When people want to make a statement, they often reach for his music, like the anti-war protesters who blasted Selam (peace) through the streets of Addis Ababa as they marched in 2022. Or like former president Sahle-Work Zewde, who cryptically tweeted a line from the Mahmoud Ahmed song ዝምታ ነው መልሴ (Silence is my answer) before tendering her resignation last year.
But perhaps his most celebrated song of all is Tizita, a song about nostalgia. One popular version of it is a mournful lament for a lost love:
ትናንትናን ጥሶ ዛሬን ተንተርሶ
It has passed on from yesterday, and it’s leaning on today
ነገንም ተውሶ አምናንም አፍርሶ
It borrows from tomorrow, it has run over from the year before
ይመጣል ትዝታሽ ጓዙን አግበስብሶ
Your nostalgia comes with all its baggage
ይመጣል ትዝታሽ ጓዙን አግበስብሶ
Your nostalgia comes with all its baggage
These themes of lost love, heartbreak and longing run like a golden thread through much of his work. Perhaps, in a country that has known more than its fair share of heartbreak, this explains part of his popularity.

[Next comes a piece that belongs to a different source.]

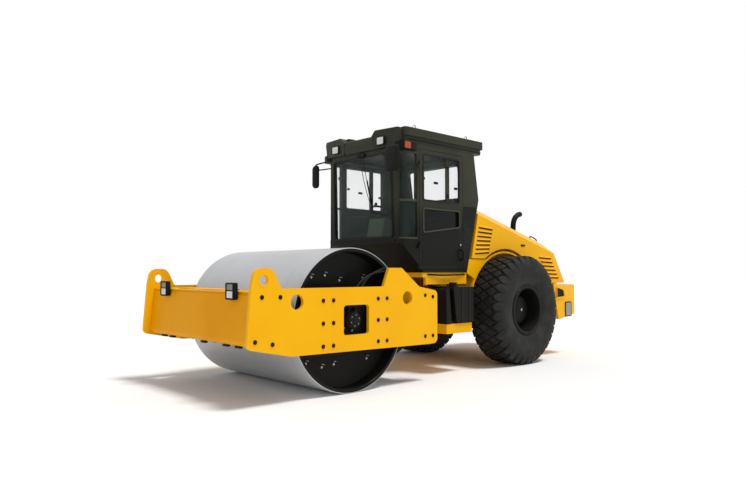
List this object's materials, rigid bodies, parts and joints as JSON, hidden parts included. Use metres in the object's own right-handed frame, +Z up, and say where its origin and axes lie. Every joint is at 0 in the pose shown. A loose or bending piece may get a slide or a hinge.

Mahmoud still loves Tizita as much as everyone else. “I get goosebumps when I hear others perform the song,” he told The Continent, in an interview just days before his final concert. “I could sing it all day and night.”
Shoe-shine boy
Mahmoud was born in 1941, to parents who came from rural Gurage, in the Central Ethiopia Region. He spent his young years listening to beloved singers like Bizunesh Bekele and Tilahun Gessesse – later, they would be friends, and sing alongside each other. But this future was difficult to imagine as he cycled through various odd jobs: busboy, handyman, shoe-shiner.
Mahmoud got his big break in the 1960s. He was a teenager, working in a club in Addis Ababa, when he volunteered to replace an absent singer of the Imperial Bodyguard Band. He remembers his supervisor offering him something to boost his courage, but he didn’t need it.
“Even with nerves, after the first song, I couldn’t even tell you what was in front of me anymore,” he said. “I got lost in the music.”
At that time, Ethiopian music was dominated by traditional performers known as azmaris. These were poets who commented on social and political life, accompanied by traditional instruments like masinqos, a single string fiddle. Mahmoud – who went on to make the Imperial Bodyguard Band his own – pushed the envelope to make night club music, helping usher in what is known today as the golden age of Ethiopian music in the 1960s and 1970s.
In the 1980s, he began touring Ethiopian diaspora communities in the United States and Europe, which brought his music to a wider audience. A 1986 collection, Ere Mele Mela, earned him a review in the New York Times (“a vital pop-music style from a little-known corner of the world”, it said).
Francis Falceto, the French music journalist behind the well-known Ethiopiques music series, said that it was Ere Mele Mela that first piqued his interest in Ethiopian music. Mahmoud’s tracks are extensively featured in the Ethiopiques volumes alongside fellow legends like Mulatu Astatke, the percussionist regarded as the father of the Ethio-jazz genre.
The last note
Ethiopia’s love for Mahmoud is not without its complications. Ethiopian nationalists have, at times, instrumentalised his music for their own ends. During the border war with Eritrea from 1998-2000, Mahmoud performed in front of soldiers to boost their morale. He sang Selam, a call for peace; but he also sang his patriotic single Enat Ethiopia Yedeferesh Yiwdem (Mother Ethiopia, may your violators perish).
The song’s lyric threatens invaders and extols the virtues of dying for one’s country. The song made a comeback during the recent Tigray war, as a jingle in pro-war broadcasts on state media.
For Mahmoud, the responsibility of performing not just for a crowd but for a nation can feel heavy. He says he has always prayed for guidance on how to keep Ethiopians happy. Now, though, the music must do the talking. “I don’t want to dictate how people see me or my work, I leave this to them. May God show them the love that they have shown me.”
In Addis Ababa, as the curtain fell on his final note, there was plenty of love in the air. And tizita.
“These are people I have served, and they have shown me love and helped me grow. To know that they are now here to show me their respect at this farewell, I would be happy to die on that stage.”